If I step the motor in one direction, and the shaft moves down relative to the fixed motor housing. Step it in the other direction, the unloaded shaft still moves down. Flip it over, same thing. Turn it horizontal, the shaft may or may not move in either direction. Increasing the driving voltage to the limit of the big easy driver (32 V) and maintaining the current at 400 mA increased the torque slightly, but still nothing near the 29 oz-in rating.
Given that the same big easy driver drives other steppers quite well, and others have reported similar issues in the comments section, I’m led to conclude that this stepper is garbage rather than this being a fluke faulty part. I see a nice stepper with lead screw over at Pololu…

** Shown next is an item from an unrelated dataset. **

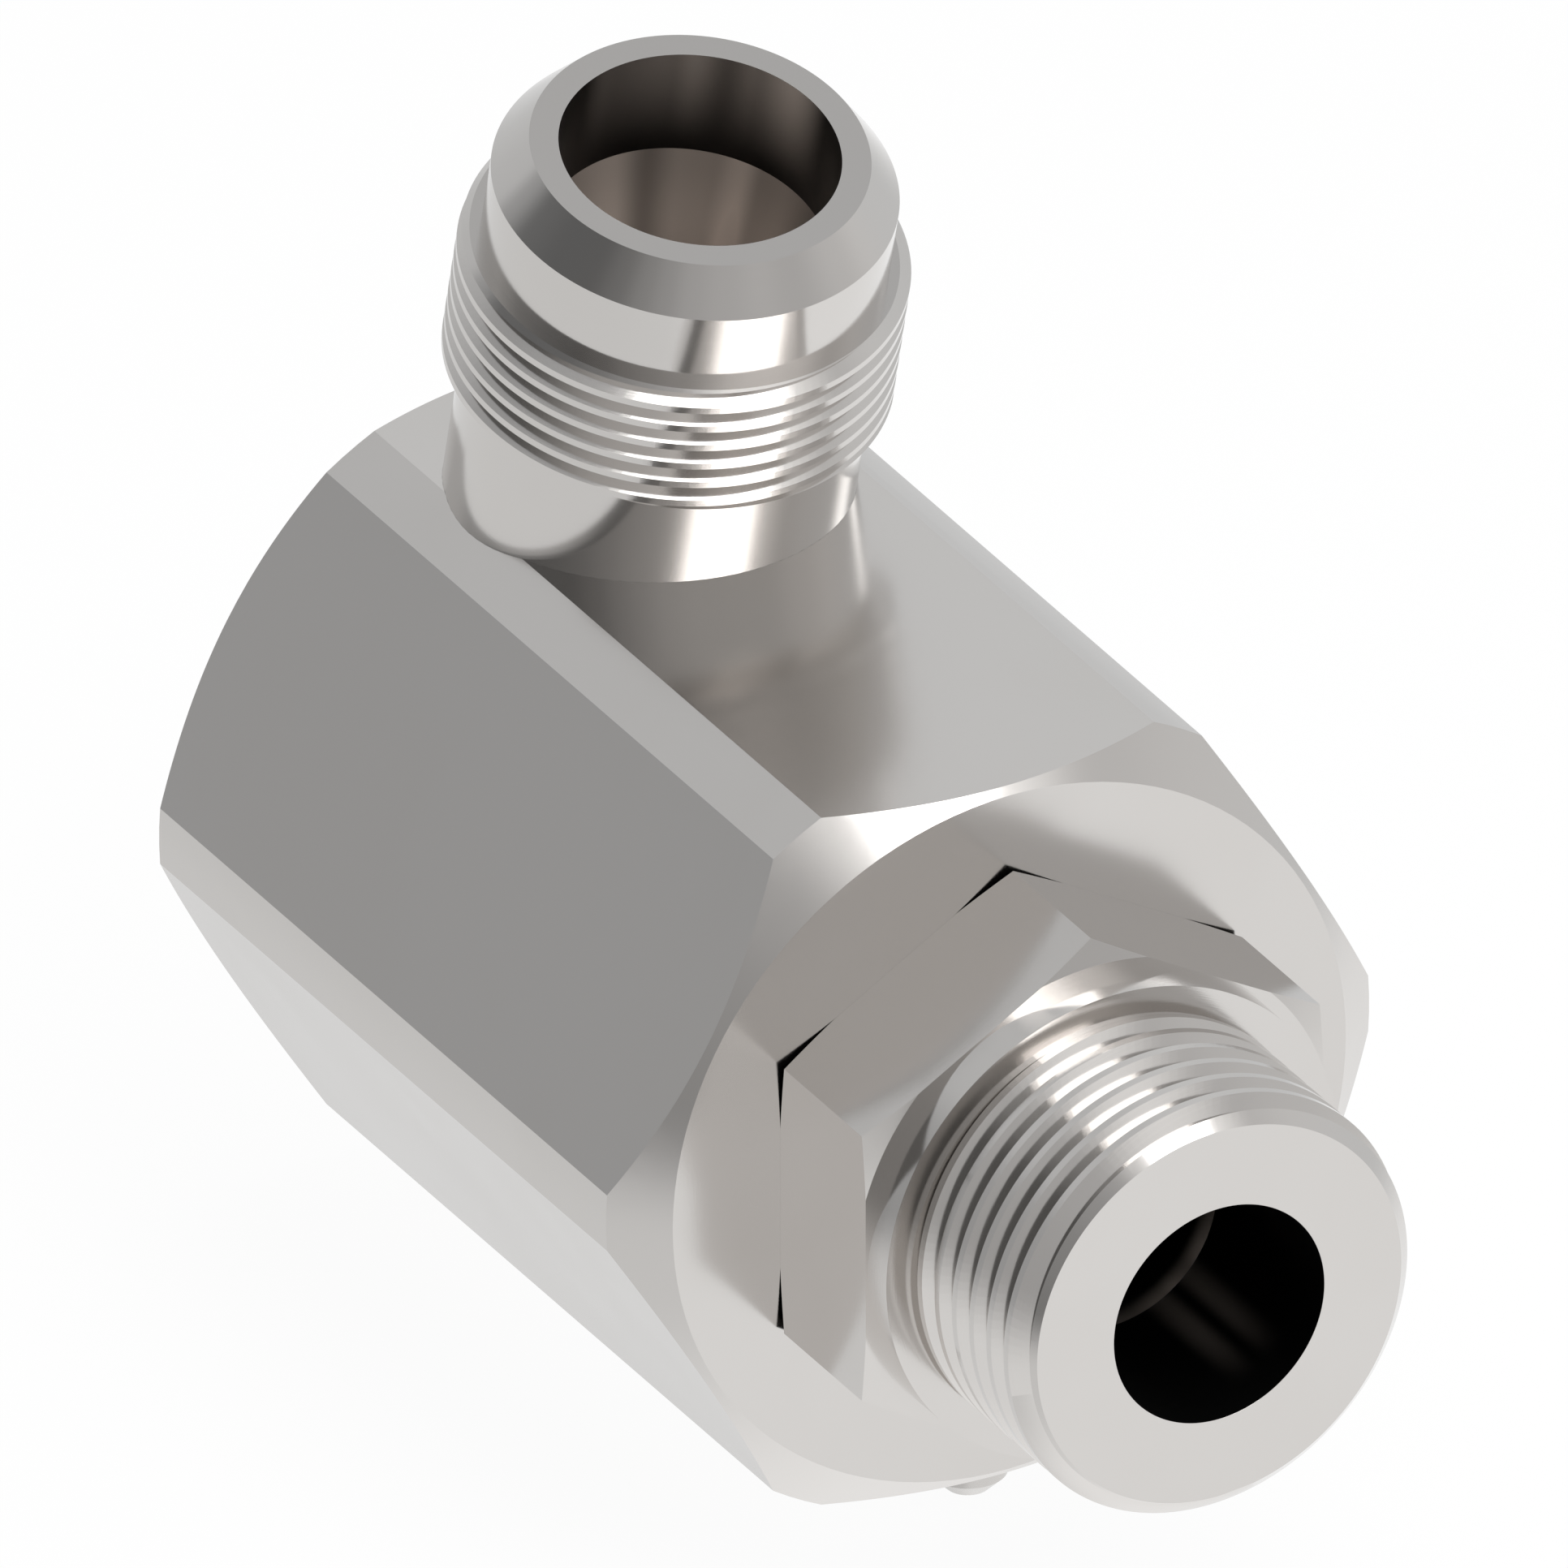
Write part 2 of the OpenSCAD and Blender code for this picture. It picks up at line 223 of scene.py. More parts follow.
class FinishGroups:
    """The node groups that several finishes share, each built once."""

    def __init__(self) -> None:
        """Starts with no group built."""
        self.built: dict[str, bpy.types.NodeTree] = {}

    def _new(self, name: str, inputs: dict[str, str], outputs: dict[str, str]
             ) -> tuple[NodeBoard, bpy.types.Node, bpy.types.Node]:
        """Makes an empty group with its sockets.

        Args:
            name: the group's name.
            inputs: socket types by input name.
            outputs: socket types by output name.

        Returns:
            The board, the group input node and the group output node.
        """
        tree = bpy.data.node_groups.new(name, "ShaderNodeTree")
        for label, kind in inputs.items():
            tree.interface.new_socket(name=label, in_out="INPUT", socket_type=kind)
        for label, kind in outputs.items():
            tree.interface.new_socket(name=label, in_out="OUTPUT", socket_type=kind)
        board = NodeBoard(tree)
        source = board.add("NodeGroupInput")
        self.built[name] = tree
        return board, source, board.add("NodeGroupOutput")

    def lathe_lines(self) -> bpy.types.NodeTree:
        """Builds the fine rings that turning leaves about the X axis.

        Returns:
            The group, with the inputs Place in millimetres and Pitch, and the output Height.
        """
        if "lathe_lines" in self.built:
            return self.built["lathe_lines"]
        board, source, sink = self._new(
            "lathe_lines",
            {"Place": "NodeSocketVector", "Pitch": "NodeSocketFloat"},
            {"Height": "NodeSocketFloat"})
        parts = board.add("ShaderNodeSeparateXYZ", Vector=source.outputs["Place"])
        radius = board.radius_about_x(parts)
        along = board.math("ADD", parts.outputs[0], radius)
        rate = board.math("DIVIDE", along, source.outputs["Pitch"])
        rings = board.add("ShaderNodeTexNoise", {"noise_dimensions": "1D"},
                          W=rate, Scale=1.0, Detail=3.0, Roughness=0.6)
        board.tree.links.new(rings.outputs[0], sink.inputs["Height"])
        return board.tree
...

We’ve used these motors in a couple of applications without issue. I’m sorry it didn’t work for your needs, however it should be stronger than you described. We used it to build a bed of nails (small scale 1ftx1ft) and the motor pressed the bed without fail. https://www.sparkfun.com/tutorials/356 Feel free to contact us in Tech Support for assistance or a return.
1 of 1 found this helpful:
The motor functions well and despite the previous reviewer it is quite strong. I wired it to my RPi using the Easy Driver.
The problem is that the threaded rod is not a standard size. The spec sheet says it is an M5, but M5 rods are too large (I tried).
I tried every standard size rod possible and none of them fit, so if you’re planning on swapping it out for something longer, forget about it (or else get one custom made at a machine shop for some serious $$).
This is exactly what I was expecting. I dropped a star because it’s unclear as to how to connect the wires. Using an ohm meter revealed which colors are which coils. I’m not going to post the colors because I don’t know if they are the same for all.
btw: getting the connections wrong can result in steps but virtually no torque. A clue can be the stepper moves in only one direction. Another clue may be the current draw is 200mA instead of the more than 500mA.